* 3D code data
⁂
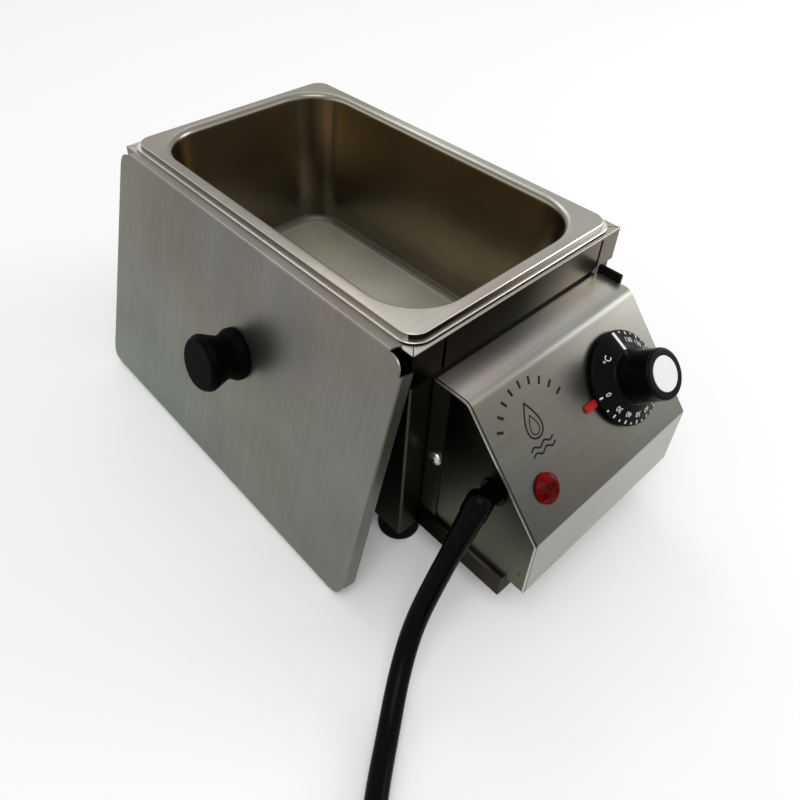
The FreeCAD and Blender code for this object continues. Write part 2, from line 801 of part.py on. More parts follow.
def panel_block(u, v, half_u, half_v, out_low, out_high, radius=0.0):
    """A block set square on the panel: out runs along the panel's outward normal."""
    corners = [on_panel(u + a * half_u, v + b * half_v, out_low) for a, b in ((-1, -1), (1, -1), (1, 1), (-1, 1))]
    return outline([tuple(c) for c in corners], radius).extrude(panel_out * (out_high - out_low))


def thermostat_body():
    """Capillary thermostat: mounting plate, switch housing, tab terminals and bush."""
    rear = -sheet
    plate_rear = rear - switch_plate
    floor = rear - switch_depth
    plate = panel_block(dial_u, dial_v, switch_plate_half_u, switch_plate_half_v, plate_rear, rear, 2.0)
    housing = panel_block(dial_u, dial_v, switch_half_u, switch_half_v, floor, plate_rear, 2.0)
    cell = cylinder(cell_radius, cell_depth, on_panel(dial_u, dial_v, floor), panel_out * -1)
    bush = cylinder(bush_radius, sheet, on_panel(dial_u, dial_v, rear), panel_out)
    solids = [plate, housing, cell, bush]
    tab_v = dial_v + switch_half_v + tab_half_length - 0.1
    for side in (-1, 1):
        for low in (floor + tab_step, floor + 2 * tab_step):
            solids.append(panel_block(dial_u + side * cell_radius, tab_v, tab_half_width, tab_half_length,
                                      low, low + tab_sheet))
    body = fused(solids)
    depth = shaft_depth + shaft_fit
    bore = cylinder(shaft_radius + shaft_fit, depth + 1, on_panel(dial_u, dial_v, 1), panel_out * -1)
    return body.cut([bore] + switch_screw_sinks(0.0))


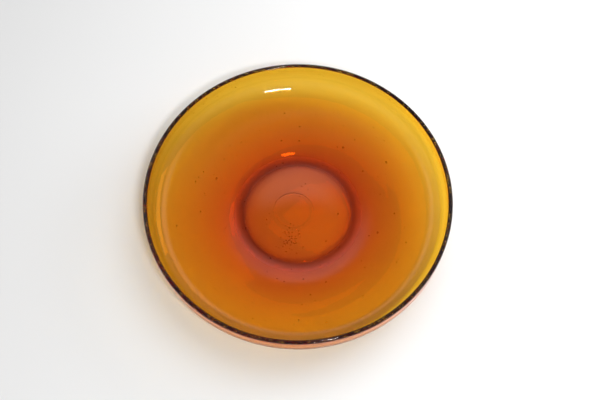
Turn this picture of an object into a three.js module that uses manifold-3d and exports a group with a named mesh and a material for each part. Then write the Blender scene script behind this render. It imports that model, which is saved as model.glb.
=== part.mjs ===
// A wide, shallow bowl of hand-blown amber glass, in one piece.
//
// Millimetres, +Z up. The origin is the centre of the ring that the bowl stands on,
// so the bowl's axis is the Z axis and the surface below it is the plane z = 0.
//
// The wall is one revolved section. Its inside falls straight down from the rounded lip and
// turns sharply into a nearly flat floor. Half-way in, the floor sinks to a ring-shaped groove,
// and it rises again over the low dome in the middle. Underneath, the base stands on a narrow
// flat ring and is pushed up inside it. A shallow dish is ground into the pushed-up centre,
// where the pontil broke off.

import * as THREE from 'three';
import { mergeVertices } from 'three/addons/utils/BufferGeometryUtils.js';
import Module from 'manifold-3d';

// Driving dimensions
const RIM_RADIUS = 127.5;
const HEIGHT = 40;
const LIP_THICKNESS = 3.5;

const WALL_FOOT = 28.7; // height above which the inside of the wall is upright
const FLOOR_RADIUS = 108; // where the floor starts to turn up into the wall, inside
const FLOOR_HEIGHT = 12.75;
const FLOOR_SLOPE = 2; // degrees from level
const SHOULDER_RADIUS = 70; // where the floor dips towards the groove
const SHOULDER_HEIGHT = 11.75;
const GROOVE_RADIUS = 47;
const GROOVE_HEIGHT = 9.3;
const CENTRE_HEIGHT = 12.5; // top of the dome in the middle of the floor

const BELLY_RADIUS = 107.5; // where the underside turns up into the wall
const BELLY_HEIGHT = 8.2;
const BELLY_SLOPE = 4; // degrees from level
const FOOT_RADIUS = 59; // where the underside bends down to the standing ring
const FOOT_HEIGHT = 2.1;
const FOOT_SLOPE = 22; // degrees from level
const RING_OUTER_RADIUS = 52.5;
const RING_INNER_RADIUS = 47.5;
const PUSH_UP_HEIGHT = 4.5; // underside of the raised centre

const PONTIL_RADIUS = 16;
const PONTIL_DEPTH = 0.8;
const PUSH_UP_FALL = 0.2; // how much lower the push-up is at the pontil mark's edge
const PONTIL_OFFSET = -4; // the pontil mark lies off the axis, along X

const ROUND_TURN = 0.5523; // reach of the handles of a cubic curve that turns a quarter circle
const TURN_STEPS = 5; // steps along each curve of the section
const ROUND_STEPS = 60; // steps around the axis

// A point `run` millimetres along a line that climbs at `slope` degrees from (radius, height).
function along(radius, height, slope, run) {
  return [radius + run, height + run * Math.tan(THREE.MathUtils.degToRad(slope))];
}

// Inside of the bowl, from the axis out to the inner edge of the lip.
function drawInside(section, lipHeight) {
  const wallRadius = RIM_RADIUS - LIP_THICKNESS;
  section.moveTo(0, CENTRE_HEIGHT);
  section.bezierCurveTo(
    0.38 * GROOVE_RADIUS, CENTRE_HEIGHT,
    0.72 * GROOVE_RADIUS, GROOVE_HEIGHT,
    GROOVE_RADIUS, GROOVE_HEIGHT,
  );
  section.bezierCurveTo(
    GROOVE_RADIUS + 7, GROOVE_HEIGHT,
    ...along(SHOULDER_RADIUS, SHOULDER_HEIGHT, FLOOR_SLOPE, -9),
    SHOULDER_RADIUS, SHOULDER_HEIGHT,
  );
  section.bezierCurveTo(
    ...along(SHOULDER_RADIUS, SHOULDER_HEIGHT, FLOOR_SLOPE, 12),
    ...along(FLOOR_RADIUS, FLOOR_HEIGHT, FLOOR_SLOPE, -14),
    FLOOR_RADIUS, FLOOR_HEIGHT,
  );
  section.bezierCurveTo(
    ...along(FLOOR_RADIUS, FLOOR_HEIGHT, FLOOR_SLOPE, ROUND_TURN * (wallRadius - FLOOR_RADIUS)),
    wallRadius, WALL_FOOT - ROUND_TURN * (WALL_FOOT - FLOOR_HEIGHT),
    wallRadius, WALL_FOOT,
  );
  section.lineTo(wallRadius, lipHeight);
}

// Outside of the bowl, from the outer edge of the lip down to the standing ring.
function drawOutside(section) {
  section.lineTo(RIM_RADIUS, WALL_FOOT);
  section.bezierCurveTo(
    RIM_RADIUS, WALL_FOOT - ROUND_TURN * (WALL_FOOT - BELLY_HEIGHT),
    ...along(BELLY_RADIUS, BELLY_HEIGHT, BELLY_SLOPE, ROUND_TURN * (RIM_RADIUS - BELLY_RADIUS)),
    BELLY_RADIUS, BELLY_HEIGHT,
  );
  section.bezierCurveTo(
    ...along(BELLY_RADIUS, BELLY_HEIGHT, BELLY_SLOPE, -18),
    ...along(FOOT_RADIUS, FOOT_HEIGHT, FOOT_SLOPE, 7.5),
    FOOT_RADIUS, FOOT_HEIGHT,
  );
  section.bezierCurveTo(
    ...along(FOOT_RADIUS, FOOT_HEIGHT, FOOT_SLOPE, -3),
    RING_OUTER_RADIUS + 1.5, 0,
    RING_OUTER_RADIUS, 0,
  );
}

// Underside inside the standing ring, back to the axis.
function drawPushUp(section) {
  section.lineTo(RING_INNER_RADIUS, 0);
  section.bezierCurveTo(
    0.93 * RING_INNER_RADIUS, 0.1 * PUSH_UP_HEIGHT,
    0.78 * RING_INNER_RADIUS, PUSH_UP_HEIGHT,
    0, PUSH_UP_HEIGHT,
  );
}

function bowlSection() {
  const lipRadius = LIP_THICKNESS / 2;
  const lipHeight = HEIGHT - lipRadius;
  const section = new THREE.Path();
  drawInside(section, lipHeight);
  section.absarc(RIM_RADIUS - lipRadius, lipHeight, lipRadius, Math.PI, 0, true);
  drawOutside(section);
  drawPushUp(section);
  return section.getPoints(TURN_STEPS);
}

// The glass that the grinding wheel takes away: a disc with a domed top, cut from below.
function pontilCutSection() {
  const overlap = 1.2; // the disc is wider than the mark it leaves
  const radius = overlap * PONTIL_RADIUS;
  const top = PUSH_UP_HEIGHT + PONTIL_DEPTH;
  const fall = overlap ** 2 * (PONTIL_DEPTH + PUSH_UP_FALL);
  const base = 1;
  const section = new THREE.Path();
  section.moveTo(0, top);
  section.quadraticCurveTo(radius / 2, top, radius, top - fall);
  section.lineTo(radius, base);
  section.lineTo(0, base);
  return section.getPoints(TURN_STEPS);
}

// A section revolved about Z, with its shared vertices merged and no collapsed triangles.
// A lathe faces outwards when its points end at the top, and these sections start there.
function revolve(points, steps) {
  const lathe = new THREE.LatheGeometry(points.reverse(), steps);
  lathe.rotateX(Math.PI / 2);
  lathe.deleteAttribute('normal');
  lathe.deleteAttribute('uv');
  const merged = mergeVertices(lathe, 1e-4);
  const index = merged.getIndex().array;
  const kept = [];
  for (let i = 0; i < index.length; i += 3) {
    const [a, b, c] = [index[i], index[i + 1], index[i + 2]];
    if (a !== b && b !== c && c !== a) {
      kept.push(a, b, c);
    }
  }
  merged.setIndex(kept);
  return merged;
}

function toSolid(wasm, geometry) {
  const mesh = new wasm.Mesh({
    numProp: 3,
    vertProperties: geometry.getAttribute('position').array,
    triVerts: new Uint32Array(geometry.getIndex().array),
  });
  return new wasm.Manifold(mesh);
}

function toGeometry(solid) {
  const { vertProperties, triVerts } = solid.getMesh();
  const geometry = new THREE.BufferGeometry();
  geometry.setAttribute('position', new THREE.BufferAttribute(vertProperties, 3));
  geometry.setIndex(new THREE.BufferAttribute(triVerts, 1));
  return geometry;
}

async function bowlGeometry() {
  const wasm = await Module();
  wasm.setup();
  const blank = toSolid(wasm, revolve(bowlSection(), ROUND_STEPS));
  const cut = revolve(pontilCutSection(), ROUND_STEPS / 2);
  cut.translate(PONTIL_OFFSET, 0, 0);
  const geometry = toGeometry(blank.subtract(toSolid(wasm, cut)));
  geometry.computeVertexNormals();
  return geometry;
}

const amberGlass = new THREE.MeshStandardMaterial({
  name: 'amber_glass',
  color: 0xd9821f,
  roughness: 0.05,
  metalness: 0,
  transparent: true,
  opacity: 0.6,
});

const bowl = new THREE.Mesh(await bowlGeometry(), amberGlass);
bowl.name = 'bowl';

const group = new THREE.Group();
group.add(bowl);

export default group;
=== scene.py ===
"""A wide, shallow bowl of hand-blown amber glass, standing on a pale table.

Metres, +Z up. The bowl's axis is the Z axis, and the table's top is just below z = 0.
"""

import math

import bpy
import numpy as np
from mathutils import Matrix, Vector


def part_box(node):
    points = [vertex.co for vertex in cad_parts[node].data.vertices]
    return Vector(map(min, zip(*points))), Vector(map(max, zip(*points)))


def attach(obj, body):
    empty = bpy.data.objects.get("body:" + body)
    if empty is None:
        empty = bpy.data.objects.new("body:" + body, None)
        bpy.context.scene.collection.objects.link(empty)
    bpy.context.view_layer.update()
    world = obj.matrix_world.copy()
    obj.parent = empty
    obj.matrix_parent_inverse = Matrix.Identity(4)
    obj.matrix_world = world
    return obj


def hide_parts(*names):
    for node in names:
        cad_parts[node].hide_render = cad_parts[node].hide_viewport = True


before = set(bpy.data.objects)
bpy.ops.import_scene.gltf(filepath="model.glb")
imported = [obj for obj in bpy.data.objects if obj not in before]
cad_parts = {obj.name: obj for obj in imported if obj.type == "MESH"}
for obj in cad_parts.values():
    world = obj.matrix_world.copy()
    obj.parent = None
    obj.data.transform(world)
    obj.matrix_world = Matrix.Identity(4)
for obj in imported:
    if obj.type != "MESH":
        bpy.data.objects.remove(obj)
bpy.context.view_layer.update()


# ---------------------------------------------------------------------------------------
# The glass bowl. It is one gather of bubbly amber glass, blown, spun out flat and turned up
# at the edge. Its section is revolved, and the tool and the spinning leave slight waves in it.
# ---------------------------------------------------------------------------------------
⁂
* The problem
Above are the entries; repeat their lines exactly, from the first through the one that contains "return outline([tuple(c) for".

* Solved problem
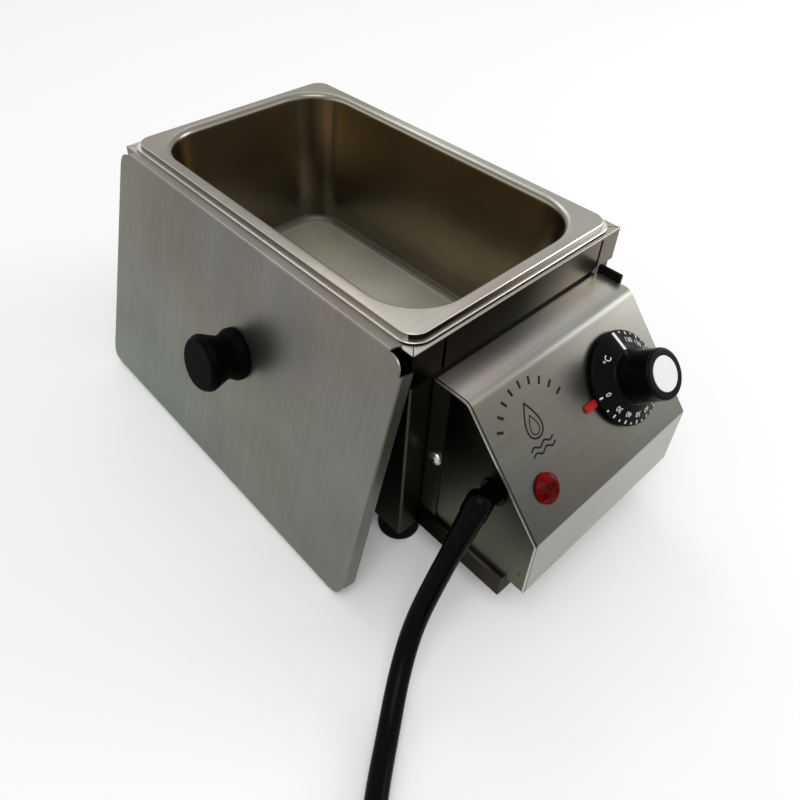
The FreeCAD and Blender code for this object continues. Write part 2, from line 801 of part.py on. More parts follow.
def panel_block(u, v, half_u, half_v, out_low, out_high, radius=0.0):
    """A block set square on the panel: out runs along the panel's outward normal."""
    corners = [on_panel(u + a * half_u, v + b * half_v, out_low) for a, b in ((-1, -1), (1, -1), (1, 1), (-1, 1))]
    return outline([tuple(c) for c in corners], radius).extrude(panel_out * (out_high - out_low))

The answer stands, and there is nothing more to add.